1. Introduction
Instrumentation serves as the “nervous system” of industrial automation, while cables and wires act as the “blood vessels” that transmit signals and energy. Proper selection and installation of cables directly affect the stability, accuracy, and reliability of measurement systems.
This document introduces four commonly used types of instrumentation cables and provides engineering recommendations.
2. Instrumentation Cables
Purpose: Transmission of measurement signals and low-power supply. Widely used in PLC, DCS, sensors, and actuators.
Control System Cables
Application: Signal transmission for measurement and control loops.
Features: Shielded structures to minimize electromagnetic interference (EMI).
Power Supply Cables
Application: Supplying power to field instruments and auxiliary equipment.
Key Points: Must consider current-carrying capacity, voltage rating, and installation conditions.
Special Cables
Application: Harsh conditions (high temperature, oil resistance, chemical resistance).
Example: High-temperature cables used for furnace temperature monitoring.
Engineering Tips:
Place control and power cables in separate trays or layers to prevent crosstalk.
Use shielded control cables near variable frequency drives (VFDs) or other EMI sources.
3. Insulated Wires
Purpose: Short-distance signal or internal wiring inside instruments.
Features
Simple structure, usually single-core or multi-core.
Insulation materials (PVC, PE) provide good electrical insulation.
Applications
Internal connections between instrument components.
Short control or signal wiring between terminals.
Engineering Tips: Not suitable for long-distance transmission or high-interference environments.

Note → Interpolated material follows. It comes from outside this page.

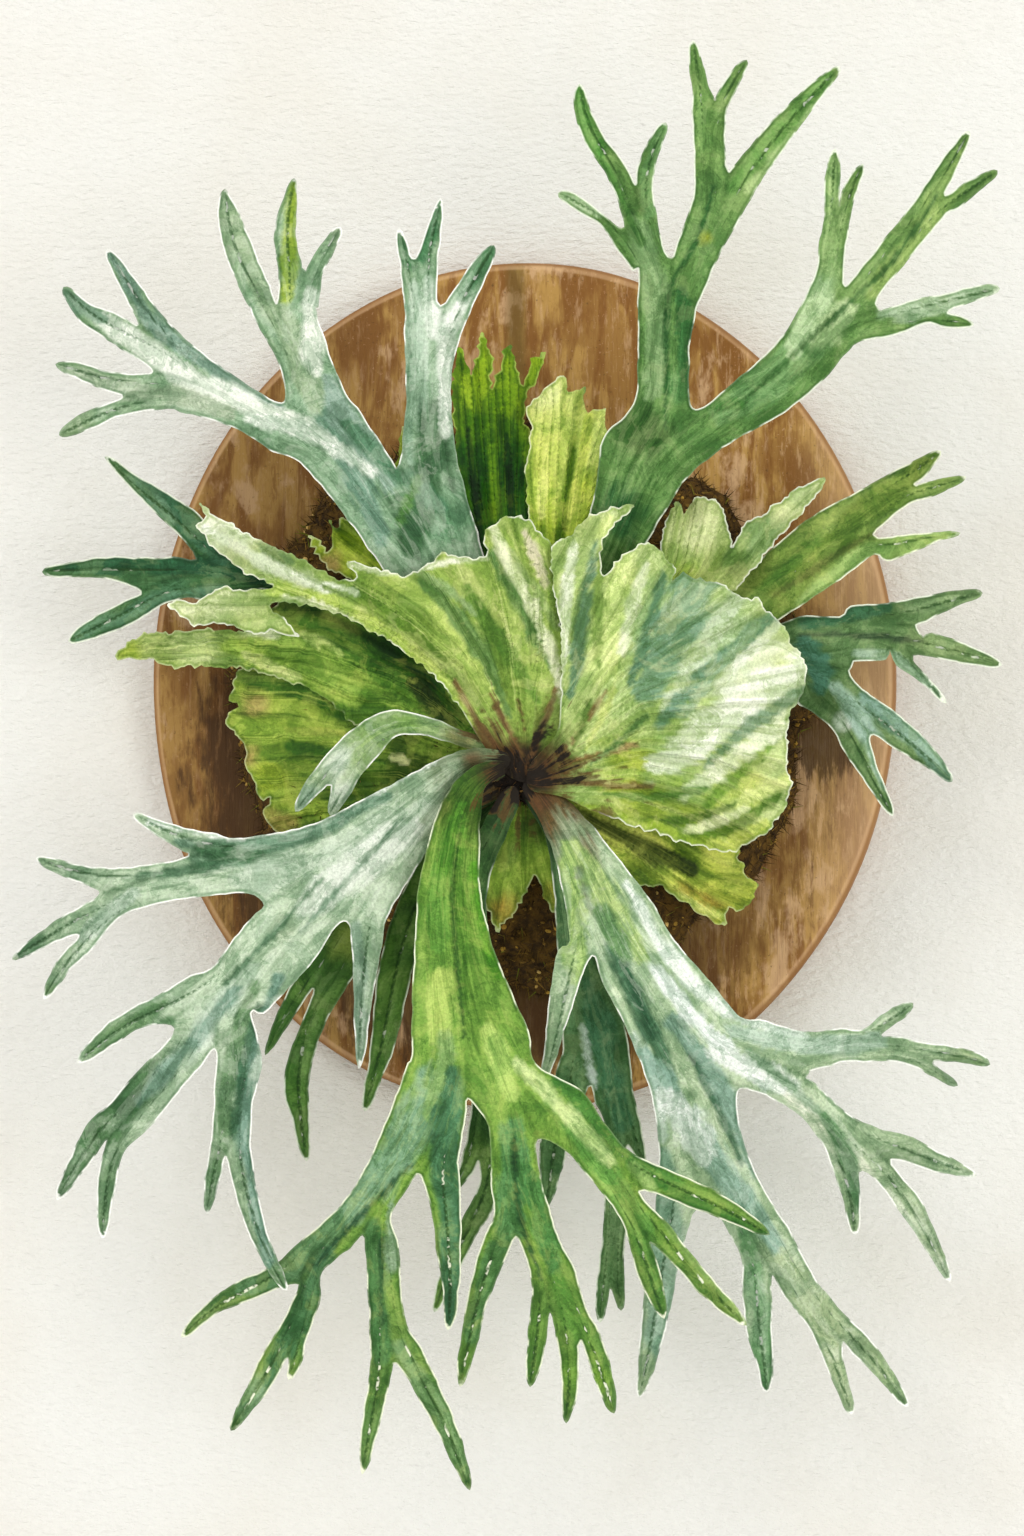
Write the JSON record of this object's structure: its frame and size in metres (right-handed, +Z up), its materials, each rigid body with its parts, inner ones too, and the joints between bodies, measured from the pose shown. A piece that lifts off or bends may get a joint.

4. Shielded Wires and Cables
Purpose: Prevent interference from motors, VFDs, relays, and other high-noise equipment.
Features
Shielding layer (braided copper, aluminum foil, etc.) blocks external EMI and prevents signal leakage.
Must be correctly grounded to create a Faraday cage effect.
Applications
Strongly recommended for analog signal transmission (temperature, pressure, flow).
In harsh environments, use double-layer shielding.
Engineering Tips:
Shield grounding should typically be single-ended to avoid ground loops.
5. Compensation Wires
Purpose: Essential for thermocouple measurement systems to extend the cold junction to the instrument terminal.
Features
Within specified temperature range, thermoelectric characteristics match the thermocouple type.
Reduces influence of ambient temperature variation on accuracy.
Applications
Used in metallurgy, chemical, and high-temperature industries.
Must match thermocouple type (e.g., K-type compensation wire for K-type thermocouples).
Engineering Tips:
Ensure polarity (positive/negative) is correctly connected.
Route away from high-voltage cables.
6. Summary and Selection Flowchart
Instrumentation Cables → Main signal and power transmission.
Insulated Wires → Internal or short-distance connections.
Shielded Cables → Reliable signal transmission in EMI environments.
Compensation Wires → Accurate temperature measurement in thermocouple systems.
7. Reference Standards
To ensure compliance and reliability, cable selection and installation should consider international standards such as:
IEC 60228: Conductors of insulated cables
IEC 60332: Flame retardant properties
IEC 60502: Power cables with extruded insulation
GB/T 9330: Plastic insulated control cables
NEC/ANSI Standards for industrial cable installation